* _SUPPLIED ENTRIES_
_____
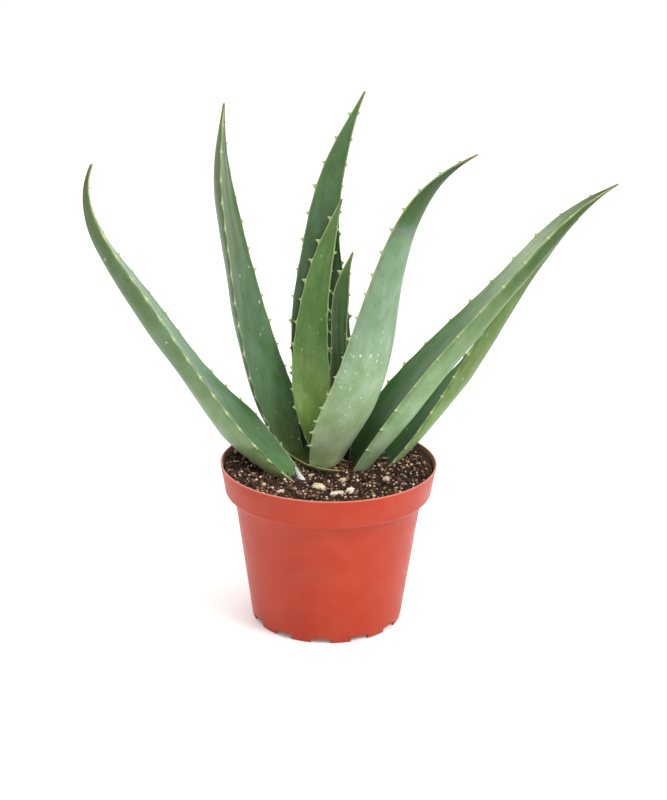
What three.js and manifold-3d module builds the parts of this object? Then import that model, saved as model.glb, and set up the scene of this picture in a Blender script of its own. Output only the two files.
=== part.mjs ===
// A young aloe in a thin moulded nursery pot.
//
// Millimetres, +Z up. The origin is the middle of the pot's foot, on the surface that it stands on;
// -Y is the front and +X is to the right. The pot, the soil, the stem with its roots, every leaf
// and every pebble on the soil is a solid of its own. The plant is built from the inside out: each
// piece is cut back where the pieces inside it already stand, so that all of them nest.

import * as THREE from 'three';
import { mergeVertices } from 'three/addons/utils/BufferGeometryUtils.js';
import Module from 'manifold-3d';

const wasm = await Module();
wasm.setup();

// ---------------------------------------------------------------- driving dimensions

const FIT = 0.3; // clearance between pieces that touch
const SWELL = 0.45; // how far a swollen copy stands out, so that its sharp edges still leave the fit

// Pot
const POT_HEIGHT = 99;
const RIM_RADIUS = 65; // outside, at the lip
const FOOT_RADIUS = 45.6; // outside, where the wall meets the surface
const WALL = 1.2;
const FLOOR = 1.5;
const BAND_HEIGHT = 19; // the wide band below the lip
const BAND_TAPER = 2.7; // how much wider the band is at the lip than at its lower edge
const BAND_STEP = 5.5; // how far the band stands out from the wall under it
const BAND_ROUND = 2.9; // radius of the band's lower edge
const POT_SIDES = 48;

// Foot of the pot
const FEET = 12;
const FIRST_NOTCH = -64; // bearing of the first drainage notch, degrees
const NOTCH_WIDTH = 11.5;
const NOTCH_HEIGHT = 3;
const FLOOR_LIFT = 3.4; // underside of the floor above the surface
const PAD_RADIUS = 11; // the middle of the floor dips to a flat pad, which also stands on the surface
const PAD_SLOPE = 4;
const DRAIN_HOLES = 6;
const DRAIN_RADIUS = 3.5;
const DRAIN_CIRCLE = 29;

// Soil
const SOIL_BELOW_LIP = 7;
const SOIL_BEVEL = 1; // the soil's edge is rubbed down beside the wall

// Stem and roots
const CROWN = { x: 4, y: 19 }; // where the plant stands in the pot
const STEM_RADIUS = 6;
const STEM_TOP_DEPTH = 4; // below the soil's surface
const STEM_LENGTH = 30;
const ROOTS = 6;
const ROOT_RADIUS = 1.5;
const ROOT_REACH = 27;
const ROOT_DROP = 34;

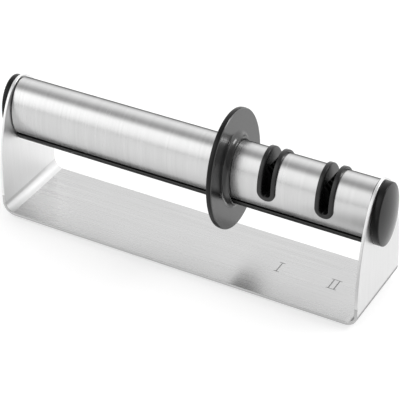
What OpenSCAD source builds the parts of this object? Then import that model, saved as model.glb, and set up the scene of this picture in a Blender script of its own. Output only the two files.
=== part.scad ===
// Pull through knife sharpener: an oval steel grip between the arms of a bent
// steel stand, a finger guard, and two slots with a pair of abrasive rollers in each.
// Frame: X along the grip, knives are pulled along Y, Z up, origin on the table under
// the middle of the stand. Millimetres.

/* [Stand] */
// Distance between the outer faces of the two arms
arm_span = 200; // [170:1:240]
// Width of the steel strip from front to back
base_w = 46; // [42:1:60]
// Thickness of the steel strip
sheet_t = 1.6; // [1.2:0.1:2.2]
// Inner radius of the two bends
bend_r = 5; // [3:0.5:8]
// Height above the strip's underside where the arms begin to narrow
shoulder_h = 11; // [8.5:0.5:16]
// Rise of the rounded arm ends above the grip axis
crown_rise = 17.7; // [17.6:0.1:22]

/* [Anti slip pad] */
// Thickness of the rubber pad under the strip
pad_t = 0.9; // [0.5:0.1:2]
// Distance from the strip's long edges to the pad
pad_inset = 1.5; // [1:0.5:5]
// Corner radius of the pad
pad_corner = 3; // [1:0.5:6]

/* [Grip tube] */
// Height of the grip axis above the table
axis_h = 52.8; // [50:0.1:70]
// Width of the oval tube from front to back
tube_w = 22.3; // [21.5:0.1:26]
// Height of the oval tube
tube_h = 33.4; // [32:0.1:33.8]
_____
* _WHAT YOU NEED TO DO_
Write out the full listing exactly as given.

* _RESULT_
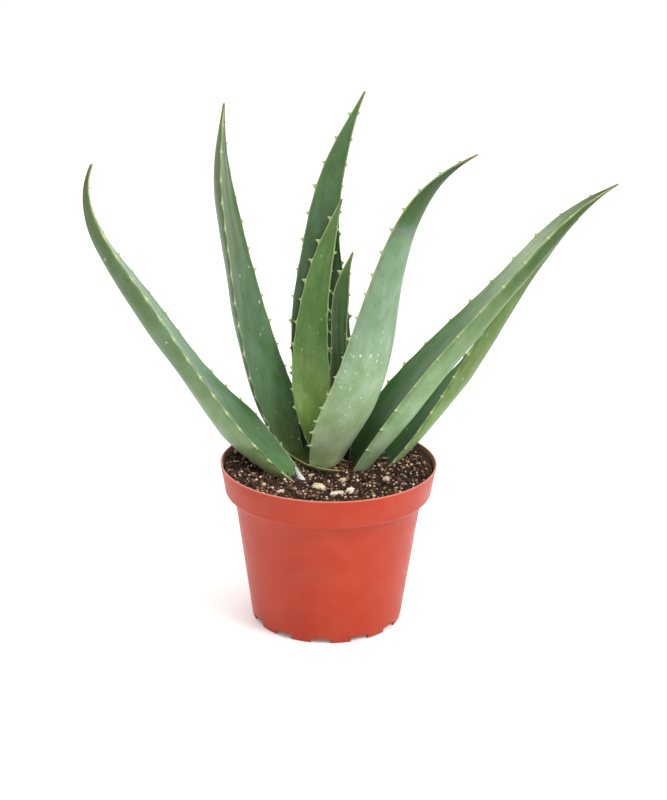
What three.js and manifold-3d module builds the parts of this object? Then import that model, saved as model.glb, and set up the scene of this picture in a Blender script of its own. Output only the two files.
=== part.mjs ===
// A young aloe in a thin moulded nursery pot.
//
// Millimetres, +Z up. The origin is the middle of the pot's foot, on the surface that it stands on;
// -Y is the front and +X is to the right. The pot, the soil, the stem with its roots, every leaf
// and every pebble on the soil is a solid of its own. The plant is built from the inside out: each
// piece is cut back where the pieces inside it already stand, so that all of them nest.

import * as THREE from 'three';
import { mergeVertices } from 'three/addons/utils/BufferGeometryUtils.js';
import Module from 'manifold-3d';

const wasm = await Module();
wasm.setup();

// ---------------------------------------------------------------- driving dimensions

const FIT = 0.3; // clearance between pieces that touch
const SWELL = 0.45; // how far a swollen copy stands out, so that its sharp edges still leave the fit

// Pot
const POT_HEIGHT = 99;
const RIM_RADIUS = 65; // outside, at the lip
const FOOT_RADIUS = 45.6; // outside, where the wall meets the surface
const WALL = 1.2;
const FLOOR = 1.5;
const BAND_HEIGHT = 19; // the wide band below the lip
const BAND_TAPER = 2.7; // how much wider the band is at the lip than at its lower edge
const BAND_STEP = 5.5; // how far the band stands out from the wall under it
const BAND_ROUND = 2.9; // radius of the band's lower edge
const POT_SIDES = 48;

// Foot of the pot
const FEET = 12;
const FIRST_NOTCH = -64; // bearing of the first drainage notch, degrees
const NOTCH_WIDTH = 11.5;
const NOTCH_HEIGHT = 3;
const FLOOR_LIFT = 3.4; // underside of the floor above the surface
const PAD_RADIUS = 11; // the middle of the floor dips to a flat pad, which also stands on the surface
const PAD_SLOPE = 4;
const DRAIN_HOLES = 6;
const DRAIN_RADIUS = 3.5;
const DRAIN_CIRCLE = 29;

// Soil
const SOIL_BELOW_LIP = 7;
const SOIL_BEVEL = 1; // the soil's edge is rubbed down beside the wall

// Stem and roots
const CROWN = { x: 4, y: 19 }; // where the plant stands in the pot
const STEM_RADIUS = 6;
const STEM_TOP_DEPTH = 4; // below the soil's surface
const STEM_LENGTH = 30;
const ROOTS = 6;
const ROOT_RADIUS = 1.5;
const ROOT_REACH = 27;
const ROOT_DROP = 34;

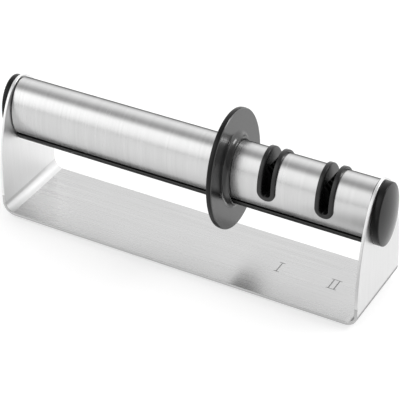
What OpenSCAD source builds the parts of this object? Then import that model, saved as model.glb, and set up the scene of this picture in a Blender script of its own. Output only the two files.
=== part.scad ===
// Pull through knife sharpener: an oval steel grip between the arms of a bent
// steel stand, a finger guard, and two slots with a pair of abrasive rollers in each.
// Frame: X along the grip, knives are pulled along Y, Z up, origin on the table under
// the middle of the stand. Millimetres.

/* [Stand] */
// Distance between the outer faces of the two arms
arm_span = 200; // [170:1:240]
// Width of the steel strip from front to back
base_w = 46; // [42:1:60]
// Thickness of the steel strip
sheet_t = 1.6; // [1.2:0.1:2.2]
// Inner radius of the two bends
bend_r = 5; // [3:0.5:8]
// Height above the strip's underside where the arms begin to narrow
shoulder_h = 11; // [8.5:0.5:16]
// Rise of the rounded arm ends above the grip axis
crown_rise = 17.7; // [17.6:0.1:22]

/* [Anti slip pad] */
// Thickness of the rubber pad under the strip
pad_t = 0.9; // [0.5:0.1:2]
// Distance from the strip's long edges to the pad
pad_inset = 1.5; // [1:0.5:5]
// Corner radius of the pad
pad_corner = 3; // [1:0.5:6]

/* [Grip tube] */
// Height of the grip axis above the table
axis_h = 52.8; // [50:0.1:70]
// Width of the oval tube from front to back
tube_w = 22.3; // [21.5:0.1:26]
// Height of the oval tube
tube_h = 33.4; // [32:0.1:33.8]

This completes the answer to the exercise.